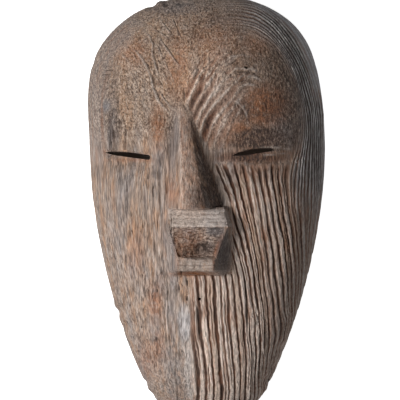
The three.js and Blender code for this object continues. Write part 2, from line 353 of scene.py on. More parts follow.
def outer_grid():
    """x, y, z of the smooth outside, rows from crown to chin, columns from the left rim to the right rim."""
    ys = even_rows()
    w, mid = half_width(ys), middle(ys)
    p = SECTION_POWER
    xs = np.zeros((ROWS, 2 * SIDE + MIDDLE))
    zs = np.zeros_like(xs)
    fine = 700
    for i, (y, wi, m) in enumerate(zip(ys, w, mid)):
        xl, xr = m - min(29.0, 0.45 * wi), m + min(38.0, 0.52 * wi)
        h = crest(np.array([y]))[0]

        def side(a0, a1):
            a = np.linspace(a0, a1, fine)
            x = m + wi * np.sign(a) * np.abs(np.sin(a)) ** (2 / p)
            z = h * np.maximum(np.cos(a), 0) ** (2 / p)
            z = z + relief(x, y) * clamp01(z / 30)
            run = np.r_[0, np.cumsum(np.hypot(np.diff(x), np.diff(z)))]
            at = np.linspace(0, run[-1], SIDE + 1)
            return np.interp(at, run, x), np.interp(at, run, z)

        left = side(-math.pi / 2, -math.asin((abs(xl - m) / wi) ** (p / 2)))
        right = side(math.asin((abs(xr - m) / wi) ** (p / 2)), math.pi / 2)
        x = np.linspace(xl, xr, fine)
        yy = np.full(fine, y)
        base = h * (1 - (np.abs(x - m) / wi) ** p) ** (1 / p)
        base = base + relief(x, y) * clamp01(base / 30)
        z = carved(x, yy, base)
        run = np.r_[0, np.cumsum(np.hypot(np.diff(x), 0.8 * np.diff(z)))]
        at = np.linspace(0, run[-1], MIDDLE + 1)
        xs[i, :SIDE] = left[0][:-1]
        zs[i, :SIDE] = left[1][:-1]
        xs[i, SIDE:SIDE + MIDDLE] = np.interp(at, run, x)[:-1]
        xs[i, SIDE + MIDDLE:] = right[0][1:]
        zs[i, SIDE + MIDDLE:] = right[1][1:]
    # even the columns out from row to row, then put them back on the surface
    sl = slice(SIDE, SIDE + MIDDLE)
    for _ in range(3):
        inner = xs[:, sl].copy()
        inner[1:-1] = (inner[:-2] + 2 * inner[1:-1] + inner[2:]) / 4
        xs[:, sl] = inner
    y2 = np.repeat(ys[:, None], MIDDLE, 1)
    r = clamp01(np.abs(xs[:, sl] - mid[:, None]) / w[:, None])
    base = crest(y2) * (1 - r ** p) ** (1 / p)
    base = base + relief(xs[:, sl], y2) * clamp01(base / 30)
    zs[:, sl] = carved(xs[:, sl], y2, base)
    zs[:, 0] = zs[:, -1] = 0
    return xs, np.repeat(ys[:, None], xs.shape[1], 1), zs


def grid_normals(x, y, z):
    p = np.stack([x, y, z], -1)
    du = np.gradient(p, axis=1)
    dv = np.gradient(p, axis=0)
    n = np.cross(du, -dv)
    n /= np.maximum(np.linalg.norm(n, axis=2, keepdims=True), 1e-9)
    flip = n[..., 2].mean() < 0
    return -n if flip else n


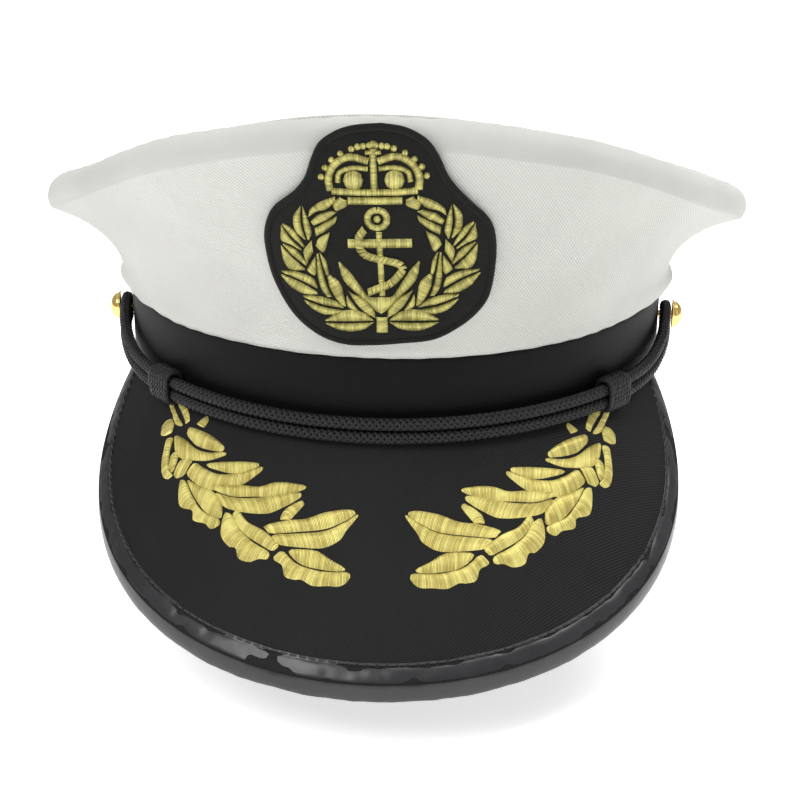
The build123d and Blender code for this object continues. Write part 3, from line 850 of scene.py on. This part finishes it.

What is expected -> Write the listing out again, exactly as shown above.

The result ->
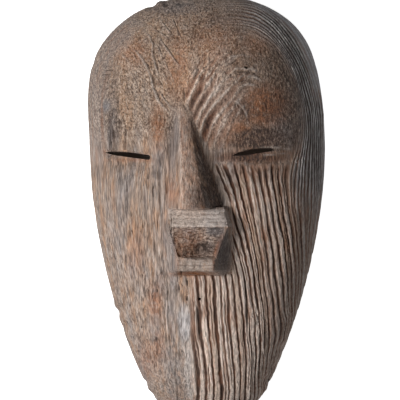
The three.js and Blender code for this object continues. Write part 2, from line 353 of scene.py on. More parts follow.
def outer_grid():
    """x, y, z of the smooth outside, rows from crown to chin, columns from the left rim to the right rim."""
    ys = even_rows()
    w, mid = half_width(ys), middle(ys)
    p = SECTION_POWER
    xs = np.zeros((ROWS, 2 * SIDE + MIDDLE))
    zs = np.zeros_like(xs)
    fine = 700
    for i, (y, wi, m) in enumerate(zip(ys, w, mid)):
        xl, xr = m - min(29.0, 0.45 * wi), m + min(38.0, 0.52 * wi)
        h = crest(np.array([y]))[0]

        def side(a0, a1):
            a = np.linspace(a0, a1, fine)
            x = m + wi * np.sign(a) * np.abs(np.sin(a)) ** (2 / p)
            z = h * np.maximum(np.cos(a), 0) ** (2 / p)
            z = z + relief(x, y) * clamp01(z / 30)
            run = np.r_[0, np.cumsum(np.hypot(np.diff(x), np.diff(z)))]
            at = np.linspace(0, run[-1], SIDE + 1)
            return np.interp(at, run, x), np.interp(at, run, z)

        left = side(-math.pi / 2, -math.asin((abs(xl - m) / wi) ** (p / 2)))
        right = side(math.asin((abs(xr - m) / wi) ** (p / 2)), math.pi / 2)
        x = np.linspace(xl, xr, fine)
        yy = np.full(fine, y)
        base = h * (1 - (np.abs(x - m) / wi) ** p) ** (1 / p)
        base = base + relief(x, y) * clamp01(base / 30)
        z = carved(x, yy, base)
        run = np.r_[0, np.cumsum(np.hypot(np.diff(x), 0.8 * np.diff(z)))]
        at = np.linspace(0, run[-1], MIDDLE + 1)
        xs[i, :SIDE] = left[0][:-1]
        zs[i, :SIDE] = left[1][:-1]
        xs[i, SIDE:SIDE + MIDDLE] = np.interp(at, run, x)[:-1]
        xs[i, SIDE + MIDDLE:] = right[0][1:]
        zs[i, SIDE + MIDDLE:] = right[1][1:]
    # even the columns out from row to row, then put them back on the surface
    sl = slice(SIDE, SIDE + MIDDLE)
    for _ in range(3):
        inner = xs[:, sl].copy()
        inner[1:-1] = (inner[:-2] + 2 * inner[1:-1] + inner[2:]) / 4
        xs[:, sl] = inner
    y2 = np.repeat(ys[:, None], MIDDLE, 1)
    r = clamp01(np.abs(xs[:, sl] - mid[:, None]) / w[:, None])
    base = crest(y2) * (1 - r ** p) ** (1 / p)
    base = base + relief(xs[:, sl], y2) * clamp01(base / 30)
    zs[:, sl] = carved(xs[:, sl], y2, base)
    zs[:, 0] = zs[:, -1] = 0
    return xs, np.repeat(ys[:, None], xs.shape[1], 1), zs


def grid_normals(x, y, z):
    p = np.stack([x, y, z], -1)
    du = np.gradient(p, axis=1)
    dv = np.gradient(p, axis=0)
    n = np.cross(du, -dv)
    n /= np.maximum(np.linalg.norm(n, axis=2, keepdims=True), 1e-9)
    flip = n[..., 2].mean() < 0
    return -n if flip else n


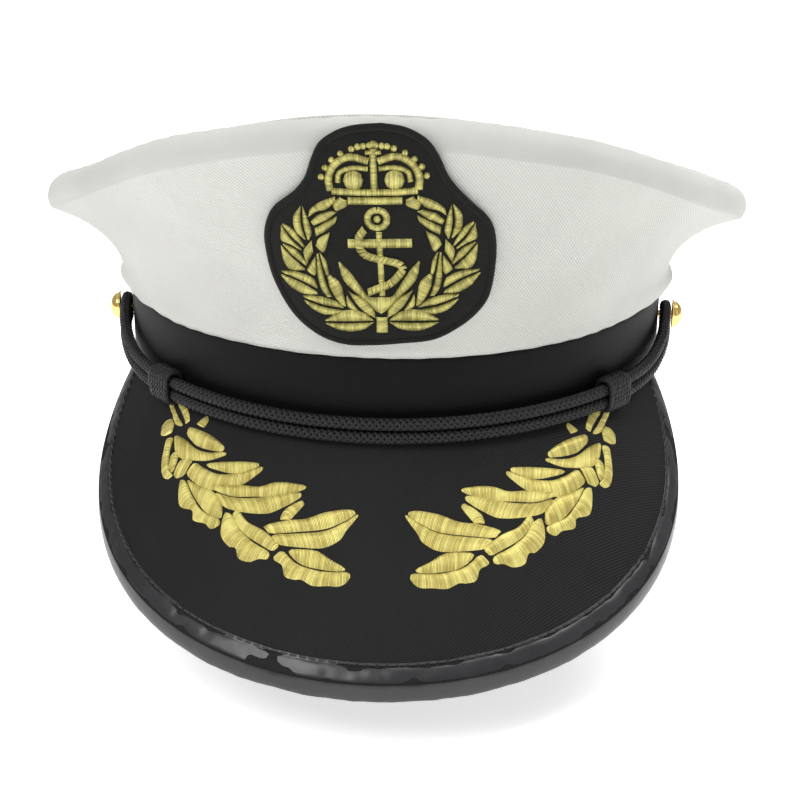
The build123d and Blender code for this object continues. Write part 3, from line 850 of scene.py on. This part finishes it.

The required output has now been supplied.